If a Cray EX liquid-cooled cabinet or cooling group experiences an EPO event, the compute nodes may not boot. Use PCS to force off all the chassis affected by the EPO event.

Procedure

  1. Verify that the EPO event did not damage the system hardware.

  2. From ncn-m001, check the status of the chassis.

    cray power status list --xnames "x9000c[1,3]" --format json
    

    Example output:

    {
      "status": [
        {
          "xname": "x9000c1",
          "powerState": "off",
          "managementState": "available",
          "error": "",
          "supportedPowerTransitions": [
            "On",
            "Force-Off",
            "Soft-Off",
            "Off",
            "Init",
            "Hard-Restart",
            "Soft-Restart"
          ],
          "lastUpdated": "2023-02-08T23:20:31.322689726Z"
        },
        {
          "xname": "x9000c3",
          "powerState": "off",
          "managementState": "available",
          "error": "",
          "supportedPowerTransitions": [
            "On",
            "Force-Off",
            "Soft-Off",
            "Off",
            "Init",
            "Hard-Restart",
            "Soft-Restart"
          ],
          "lastUpdated": "2023-02-08T23:20:31.322689726Z"
        }
      ]
    }
    
  3. Check the Chassis Controller Module (CCM) log for Critical messages and the EPO event.

    A cabinet has eight chassis.

    kubectl logs -n services -l app.kubernetes.io/name=cray-power-control \
    -c cray-power-control --tail -1 | grep EPO -A 10
    
  4. Disable the hms-discovery Kubernetes cron job.

    kubectl -n services patch cronjobs hms-discovery -p '{"spec" : {"suspend" : true }}'
    

    CAUTION: Do not power the system on until it is safe to do so. Determine why the EPO event occurred before clearing the EPO state.

  5. If it is safe to power on the hardware, clear all chassis in the EPO state in the cooling group.

    All chassis in cabinets 1000-1003 are forced off in this example. Power off all chassis in a cooling group simultaneously, or the EPO condition may persist.

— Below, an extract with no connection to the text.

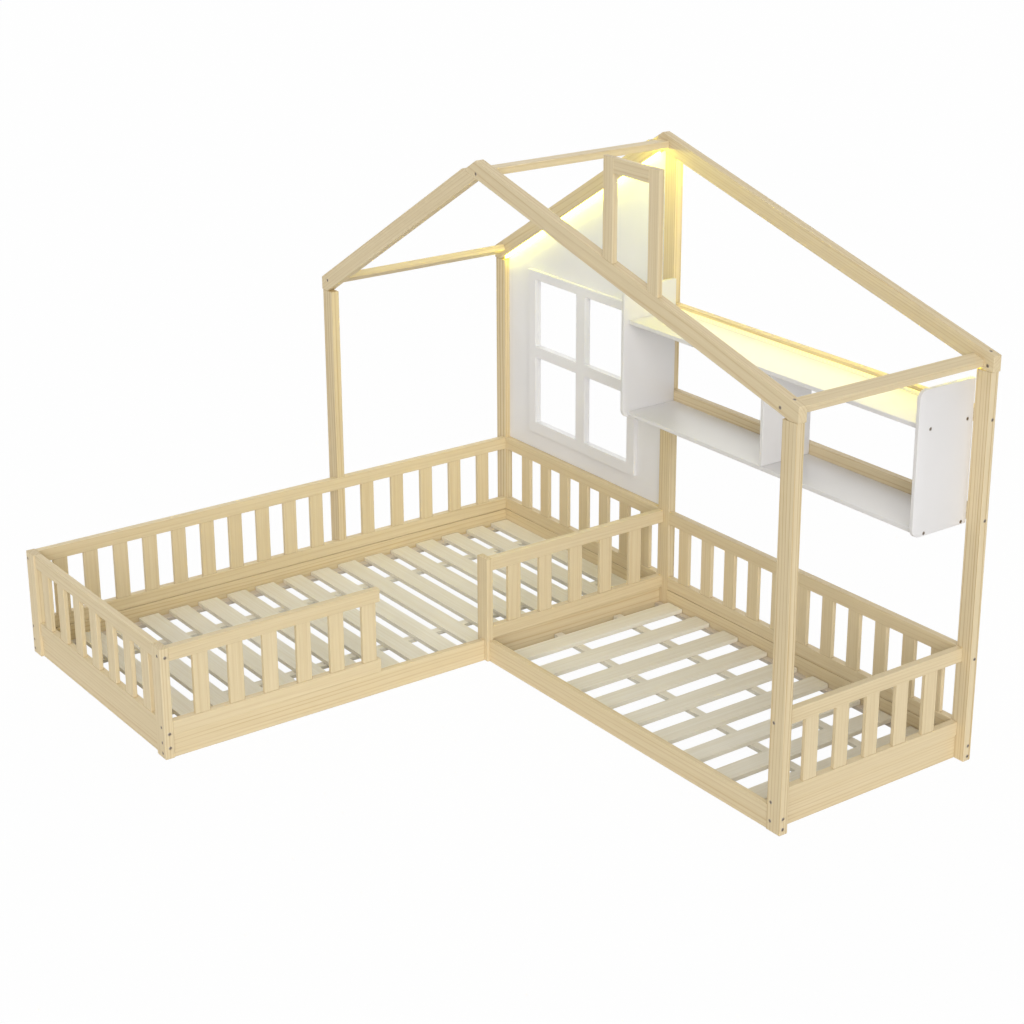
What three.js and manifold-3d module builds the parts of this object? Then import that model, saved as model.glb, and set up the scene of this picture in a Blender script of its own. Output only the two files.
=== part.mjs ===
// A wooden house bed: a long side bed and a lower bed under an open pitched roof frame.
// Millimetres, Z up. X runs from the left posts to the right posts, Y from the front to the back.
// While the parts are laid out, x = 0 is the centreline of the left posts, y = 0 the back of the bed, z = 0 the floor.
import * as THREE from "three";
import { mergeVertices } from "three/addons/utils/BufferGeometryUtils.js";
import Module from "manifold-3d";

// Plan
const SIDE_BED_WIDTH = 1024; // outer width of the side bed
const SIDE_BED_LENGTH = 2090; // outer length of the side bed, front to back
const HOUSE_DEPTH = 827; // front to back over the roofed bed
const HOUSE_SPAN = 2520; // left post centreline to right post centreline
const MIDDLE_OFFSET = 7; // middle post centreline beyond the side bed's outer face
const ENTRY_WIDTH = 434; // opening in the side bed's right fence

// Timber sections
const POST_WIDTH = 60;
const POST_DEPTH = 32;
const RAIL_HEIGHT = 48;
const RAIL_THICKNESS = 25;
const BALUSTER_WIDTH = 54;
const BALUSTER_THICKNESS = 15;
const BALUSTER_SETBACK = 2; // baluster face behind the rail face
const BASE_HEIGHT = 80;
const BASE_THICKNESS = 20;
const BEAM_WIDTH = 48;
const BEAM_THICKNESS = 25;

// Fences
const FENCE_HEIGHT = 390;
const BASE_TO_RAIL = 2; // joint line between a base board and the rail over it
const FENCE_RECESS = 5; // front and end fence faces behind the post faces
const PITCH = 127.3; // baluster spacing of the front, entry and end fences
const BACK_PITCH = 126;
const CLOSE_PITCH = 117.1; // front half of the long left fence
const WIDE_PITCH = 136.8; // back half of the long left fence and the divider
const FRONT_LEAD = 44; // first baluster from the start of each fence
const LEFT_LEAD = 55;
const LEFT_BACK_LEAD = 77;
const ENTRY_LEAD = 84;
const DIVIDER_LEAD = 72;
const END_LEAD = 93.5;
const BACK_LEAD = 107;
const HOUSE_BACK_LEAD = 59;
const STILE_DEPTH = 25; // short post where the entry ends
const STILE_PROUD = 5; // that post beyond the divider's face
const STILE_STEP = 4; // that post's back before the back of the lower bed's front board
const BOARD_INSET = 3; // lower bed's front board behind the front posts' face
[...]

    cray power transition force-off --xnames "x[1000-1003]c[0-7]" --format json
    cray power transition describe b2c7e5d2-4575-4b70-b07e-f9cbb722c02c --format json
    

    Example output:

    {
      "transitionID": "b2c7e5d2-4575-4b70-b07e-f9cbb722c02c",
      "operation": "Force-Off",
      "createTime": "2023-02-09T02:02:37.454064684Z",
      "automaticExpirationTime": "2023-02-10T02:02:37.454064752Z",
      "transitionStatus": "completed",
      "taskCounts": {
        "total": 32,
        "new": 0,
        "in-progress": 0,
        "failed": 0,
        "succeeded": 32,
        "un-supported": 0
      },
      "tasks": [
        {
          "xname": "x1000c0",
          "taskStatus": "succeeded",
          "taskStatusDescription": "Transition confirmed, forceoff"
        },
        ...
      ]
    }
    

    The HPE Cray EX TDS cabinet contains only two chassis: 1 (bottom) and 3 (top).

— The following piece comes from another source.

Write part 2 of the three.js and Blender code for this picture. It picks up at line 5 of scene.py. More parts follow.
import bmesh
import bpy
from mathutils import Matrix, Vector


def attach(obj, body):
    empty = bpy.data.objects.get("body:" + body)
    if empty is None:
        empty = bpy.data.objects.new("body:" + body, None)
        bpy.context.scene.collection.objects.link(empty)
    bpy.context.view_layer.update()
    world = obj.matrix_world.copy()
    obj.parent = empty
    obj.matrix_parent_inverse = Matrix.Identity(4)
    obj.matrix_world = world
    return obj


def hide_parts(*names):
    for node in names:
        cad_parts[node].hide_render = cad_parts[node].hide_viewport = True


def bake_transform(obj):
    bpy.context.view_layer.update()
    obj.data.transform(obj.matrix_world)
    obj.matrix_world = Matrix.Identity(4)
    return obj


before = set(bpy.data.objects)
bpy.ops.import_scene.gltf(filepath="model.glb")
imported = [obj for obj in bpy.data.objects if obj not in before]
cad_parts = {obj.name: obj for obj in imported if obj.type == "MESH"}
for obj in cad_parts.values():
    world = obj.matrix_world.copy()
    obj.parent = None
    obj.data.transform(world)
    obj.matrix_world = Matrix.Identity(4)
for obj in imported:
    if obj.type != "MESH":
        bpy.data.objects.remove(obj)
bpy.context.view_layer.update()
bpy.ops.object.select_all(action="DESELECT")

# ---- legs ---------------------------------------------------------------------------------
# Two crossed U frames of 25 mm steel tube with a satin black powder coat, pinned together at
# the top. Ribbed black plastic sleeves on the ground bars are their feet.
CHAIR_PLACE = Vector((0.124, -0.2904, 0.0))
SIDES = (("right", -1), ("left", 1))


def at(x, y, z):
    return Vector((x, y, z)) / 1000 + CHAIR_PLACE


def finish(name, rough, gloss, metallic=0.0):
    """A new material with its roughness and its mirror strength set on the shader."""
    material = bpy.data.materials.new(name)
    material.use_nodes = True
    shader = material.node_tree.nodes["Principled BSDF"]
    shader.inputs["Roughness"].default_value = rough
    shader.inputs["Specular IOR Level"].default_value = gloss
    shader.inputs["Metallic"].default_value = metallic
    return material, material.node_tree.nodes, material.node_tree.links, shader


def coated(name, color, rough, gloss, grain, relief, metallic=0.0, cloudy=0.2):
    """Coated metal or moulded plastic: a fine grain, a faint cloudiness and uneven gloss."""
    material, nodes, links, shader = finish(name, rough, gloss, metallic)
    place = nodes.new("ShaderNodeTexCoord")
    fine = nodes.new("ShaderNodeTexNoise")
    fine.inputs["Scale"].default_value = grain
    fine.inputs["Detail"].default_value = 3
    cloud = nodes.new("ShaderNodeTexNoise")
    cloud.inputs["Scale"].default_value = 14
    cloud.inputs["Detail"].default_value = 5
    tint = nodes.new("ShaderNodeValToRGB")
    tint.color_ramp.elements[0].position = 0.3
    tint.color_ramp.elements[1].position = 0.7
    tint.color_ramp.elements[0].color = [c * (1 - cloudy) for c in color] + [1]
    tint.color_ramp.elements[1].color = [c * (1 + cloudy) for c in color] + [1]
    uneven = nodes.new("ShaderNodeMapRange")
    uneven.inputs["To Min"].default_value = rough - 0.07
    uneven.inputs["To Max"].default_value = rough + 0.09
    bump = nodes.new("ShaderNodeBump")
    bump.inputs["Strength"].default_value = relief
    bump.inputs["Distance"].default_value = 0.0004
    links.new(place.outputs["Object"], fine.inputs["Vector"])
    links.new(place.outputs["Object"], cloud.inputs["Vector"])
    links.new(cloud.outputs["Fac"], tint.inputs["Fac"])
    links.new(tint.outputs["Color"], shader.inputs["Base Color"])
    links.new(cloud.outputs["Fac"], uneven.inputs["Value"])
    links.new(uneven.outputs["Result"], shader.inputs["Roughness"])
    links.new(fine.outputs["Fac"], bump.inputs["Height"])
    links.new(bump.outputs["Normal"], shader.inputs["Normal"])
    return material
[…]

    cray power transition force-off --xnames "x9000c[1,3]" --format json
    cray power transition describe f9445021-f9bc-4f7b-bbe1-7ef643259094 --format json
    

    Example output:

    {
      "transitionID": "f9445021-f9bc-4f7b-bbe1-7ef643259094",
      "operation": "Force-Off",
      "createTime": "2023-02-09T02:02:37.454064684Z",
      "automaticExpirationTime": "2023-02-10T02:02:37.454064752Z",
      "transitionStatus": "completed",
      "taskCounts": {
        "total": 2,
        "new": 0,
        "in-progress": 0,
        "failed": 0,
        "succeeded": 2,
        "un-supported": 0
      },
      "tasks": [
        {
          "xname": "x9000c1",
          "taskStatus": "succeeded",
          "taskStatusDescription": "Transition confirmed, forceoff"
        },
        {
          "xname": "x9000c3",
          "taskStatus": "succeeded",
          "taskStatusDescription": "Transition confirmed, forceoff"
        }
      ]
    }
    
  6. Restart the hms-discovery cron job.

    kubectl -n services patch cronjobs hms-discovery -p '{"spec" : {"suspend" : false }}'
    

    About 5 minutes after hms-discovery restarts, the service will power on the chassis enclosures, switches, and compute blades. If components are not being powered back on, then power them on manually.

    cray power transition on --xnames "x[1000-1003]c[0-7]" --format json
    cray power transition on --xnames "x[1000-1003]c[0-7]s[0-7]" --format json
    cray power transition on --xnames "x[1000-1003]c[0-7]r[0-7]" --format json
    

    Verify the status of each of the power operations.

    cray power transition describe TRANSITION_ID --format json
    
  7. Bring up the Slingshot Fabric. Refer to the following documentation for more information on how to bring up the Slingshot Fabric:

    • The Slingshot Administration Guide PDF for HPE Cray EX systems.
    • The Slingshot Troubleshooting Guide PDF.
  8. After the components have powered on, boot the nodes using the Boot Orchestration Services (BOS).

    See Power On and Boot Compute and User Access Nodes.